Coursera and Udacity offer massive open online courses (MOOCs) in a variety of subjects to large numbers of students from around the world. MOOC courses are often taught by professors who have been teaching for years at elite universities in the United States. Top academic institutions are in the forefront of online learning. For example, Harvard and M.I.T. have joined hands to introduce EdX, which offers free online courses from each university. About 753,000 students have enrolled, with India, Brazil, Pakistan and Russia among the top 10 countries from which people are participating, according to NY Times.
Khadija attends a local school in Lahore. She was only 10 years old when she first took the Artificial Intelligence online course on Udacity. She managed to finish the course and, the following year, Khadijah completed Udacity’s Physics course with highest distinction. She now plans to take courses in Astrobiology.
Enabling virtual education is the high-speed broadband expansion led by PTCL which has propelled Pakistan to become the fourth fastest growing broadband market in the world and the second fastest in Asia, according to a recent industry report.

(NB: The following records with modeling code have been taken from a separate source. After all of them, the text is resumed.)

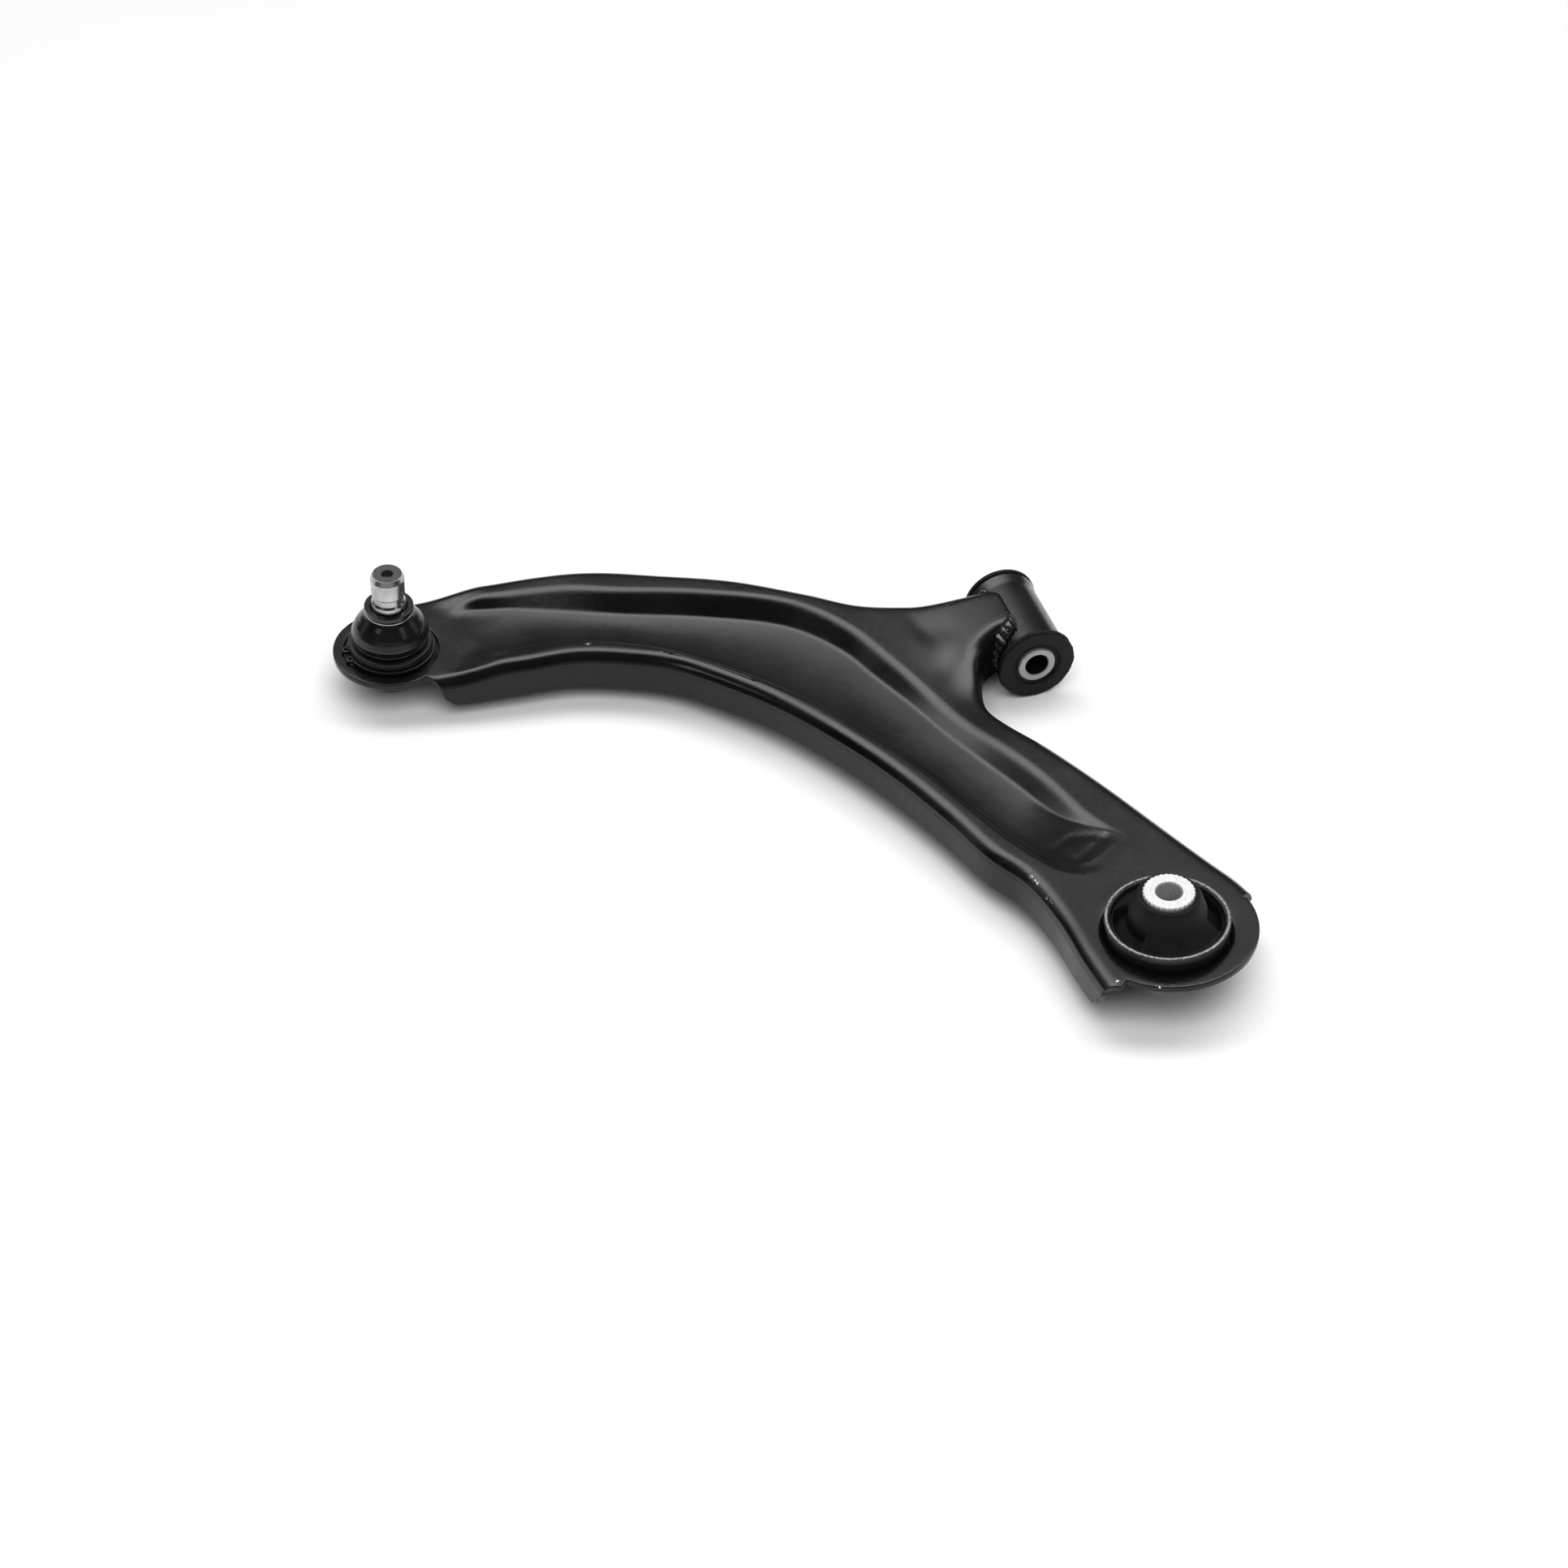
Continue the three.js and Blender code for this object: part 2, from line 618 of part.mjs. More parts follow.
const frontBush = new THREE.Group();
frontBush.position.set(FRONT.x, 0, FRONT.z);
frontBush.rotation.x = -Math.PI / 2;
const linerRadius = EYE_BORE - GAP;
frontBush.add(
  piece('front_bush_eye', 'black', sleeve(EYE_RADIUS, EYE_BORE, EYE_NEAR_END, EYE_FAR_END)),
  piece(
    'front_bush_outer_sleeve',
    'zinc',
    sleeve(linerRadius, linerRadius - FRONT_LINER, EYE_NEAR_END, EYE_FAR_END),
  ),
  piece('front_bush_rubber', 'rubber', frontRubber()),
  piece('front_bush_inner_sleeve', 'zinc', sleeve(
    FRONT_SLEEVE_RADIUS,
    FRONT_SLEEVE_BORE,
    FRONT.nearRim - FRONT_SLEEVE_STAND,
    FRONT.farRim + FRONT_SLEEVE_STAND,
    SMALL_ROUND,
  )),
  ...Object.entries(WELDS).map(([side, weld]) => (
    piece(`eye_weld_${side}`, 'weld', closed(eyeWeld(weld)))
  )),
);

const arm = new THREE.Group();
arm.position.set(-REFERENCE.x, -REFERENCE.y, 0);
arm.add(piece('arm_shell', 'black', armShell()), frontBush, rearBush, ballJoint);

const group = new THREE.Group();
group.name = 'control_arm';
group.add(arm);

export default group;
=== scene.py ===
"""A pressed-steel lower control arm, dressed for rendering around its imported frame.

Shapes are worked out in millimetres from the ball joint's axis, with the ground at z = 0,
and turned into the row frame's metres when a piece is made.
"""
import math
from functools import partial

import bpy
import numpy as np
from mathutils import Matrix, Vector
from mathutils.geometry import delaunay_2d_cdt


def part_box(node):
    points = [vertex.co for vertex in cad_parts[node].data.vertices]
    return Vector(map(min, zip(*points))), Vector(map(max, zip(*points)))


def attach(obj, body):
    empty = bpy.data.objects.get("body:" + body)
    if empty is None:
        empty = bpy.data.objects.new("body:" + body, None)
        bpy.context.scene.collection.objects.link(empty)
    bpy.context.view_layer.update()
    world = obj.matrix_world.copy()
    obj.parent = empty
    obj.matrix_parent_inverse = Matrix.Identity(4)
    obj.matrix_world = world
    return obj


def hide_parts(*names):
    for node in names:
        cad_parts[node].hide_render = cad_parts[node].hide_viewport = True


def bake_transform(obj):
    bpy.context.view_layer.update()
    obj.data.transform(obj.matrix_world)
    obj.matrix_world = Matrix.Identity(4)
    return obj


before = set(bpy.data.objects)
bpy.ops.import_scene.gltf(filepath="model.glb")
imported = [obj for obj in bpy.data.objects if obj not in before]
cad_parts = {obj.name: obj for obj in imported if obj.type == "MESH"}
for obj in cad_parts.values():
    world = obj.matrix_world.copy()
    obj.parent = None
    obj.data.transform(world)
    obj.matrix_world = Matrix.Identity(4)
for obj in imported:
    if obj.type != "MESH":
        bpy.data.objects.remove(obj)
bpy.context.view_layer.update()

MM = 0.001


def axis_of(node):
    """The middle of a node's box."""
    low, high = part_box(node)
    return np.array((low + high) / 2)


BALL_AXIS = axis_of("ball_stud")
ORIGIN = np.array([BALL_AXIS[0], BALL_AXIS[1], 0.0])
REAR = (axis_of("rear_bush_inner_sleeve") - ORIGIN) / MM
FRONT = (axis_of("front_bush_inner_sleeve") - ORIGIN) / MM


def row_frame(points):
    return np.asarray(points, float) * MM + ORIGIN


def add_object(name, data):
    item = bpy.data.objects.new(name, data)
    bpy.context.scene.collection.objects.link(item)
    return item


# ---- Materials ----

def add_node(tree, kind, inputs=None, **settings):
    """A new node; inputs hold values or sockets to link, by name or number."""
    node = tree.nodes.new(kind)
    for key, value in settings.items():
        setattr(node, key, value)
    for key, value in (inputs or {}).items():
        if isinstance(value, bpy.types.NodeSocket):
            tree.links.new(value, node.inputs[key])
        else:
            node.inputs[key].default_value = value
    return node


class Graph:
    """A material's node tree around one Principled shader."""

    def __init__(self, name, color, roughness, metallic=0.0, **fixed):
        self.material = bpy.data.materials.new(name)
        self.material.use_nodes = True
        self.tree = self.material.node_tree
        self.add = partial(add_node, self.tree)
        self.shader = self.tree.nodes["Principled BSDF"]
        values = {"Base_Color": (*color, 1), "Roughness": roughness, "Metallic": metallic, **fixed}
        for socket, value in values.items():
            self.shader.inputs[socket.replace("_", " ")].default_value = value
        self.place = self.add("ShaderNodeTexCoord").outputs["Object"]

    def noise(self, scale, detail=3.0, stretch=None):
        """Noise between 0 and 1; scale is in cycles per metre, stretch scales its axes."""
        vector = self.place
        if stretch:
            vector = self.add("ShaderNodeMapping", {"Vector": vector, "Scale": stretch}).outputs[0]
        node = self.add("ShaderNodeTexNoise", {"Vector": vector, "Scale": scale, "Detail": detail})
        return node.outputs["Fac"]

    def remap(self, value, low, high, to_low=0.0, to_high=1.0):
        node = self.add("ShaderNodeMapRange", {
            "Value": value, "From Min": low, "From Max": high, "To Min": to_low, "To Max": to_high,
        })
        return node.outputs["Result"]

    def around(self, noise, middle, reach):
        """Noise turned into values around a middle."""
        return self.remap(noise, 0.3, 0.7, middle - reach, middle + reach)

    def math(self, operation, a, b=0.0):
        return self.add("ShaderNodeMath", {0: a, 1: b}, operation=operation).outputs[0]

    def mix(self, factor, a, b):
        a, b = (value if isinstance(value, bpy.types.NodeSocket) else (*value, 1) for value in (a, b))
        return self.add("ShaderNodeMix", {0: factor, 6: a, 7: b}, data_type="RGBA").outputs[2]

    def bump(self, height, distance, strength, **normal):
        inputs = {"Height": height, "Distance": distance, "Strength": strength, **normal}
        return self.add("ShaderNodeBump", inputs).outputs[0]

    def driven(self, **sockets):
        """The finished material, its shader's sockets linked to the values given."""
        for socket, value in sockets.items():
            self.tree.links.new(value, self.shader.inputs[socket.replace("_", " ")])
        return self.material

    def near(self, points, radius, ragged):
        """1 within about radius of any of the points (in mm), with a ragged edge."""
        wobble = self.remap(self.noise(1500, 2.0), 0.3, 0.7, 1 - ragged, 1 + ragged)
        found = None
        for point in points:
            away = self.add("ShaderNodeVectorMath", {0: self.place, 1: tuple(row_frame(point))},
                            operation="DISTANCE").outputs["Value"]
            inside = self.math("LESS_THAN", self.math("MULTIPLY", away, wobble), radius * MM)
            found = self.math("MAXIMUM", found, inside) if found else inside
        return found


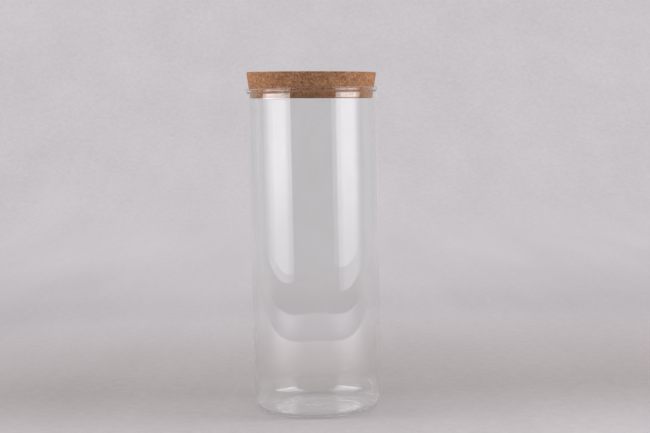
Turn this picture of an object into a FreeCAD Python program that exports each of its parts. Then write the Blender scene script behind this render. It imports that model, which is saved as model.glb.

|Source: OECD Global Education Digest 2009|
The quickest and the most cost-effective way to broaden access to education at all levels is through online schools, colleges and universities. Sitting at home in Pakistan, self-motivated learners can watch classroom lectures at world's top universities including UC Berkeley, MIT and Stanford. More Pakistanis can pursue advanced degrees by enrolling and attending the country's Virtual University that offers instructions to thousands of enrolled students via its website, video streaming and Youtube and television channels.
The concept of virtual instruction is finding its way to K-12 education as well. Increasing number of Pakistanis are drawn to the Khan Academy channel on YouTube making Pakistanis among its top users. Virtual Education for All is a local Pakistani initiative extending the concept to primary level.
All of these technological developments and open courseware initiatives are good news for making education available and accessible to satisfy the growing needs in Pakistan and other emerging countries around the world seeking to develop knowledge-based economies of the 21st century.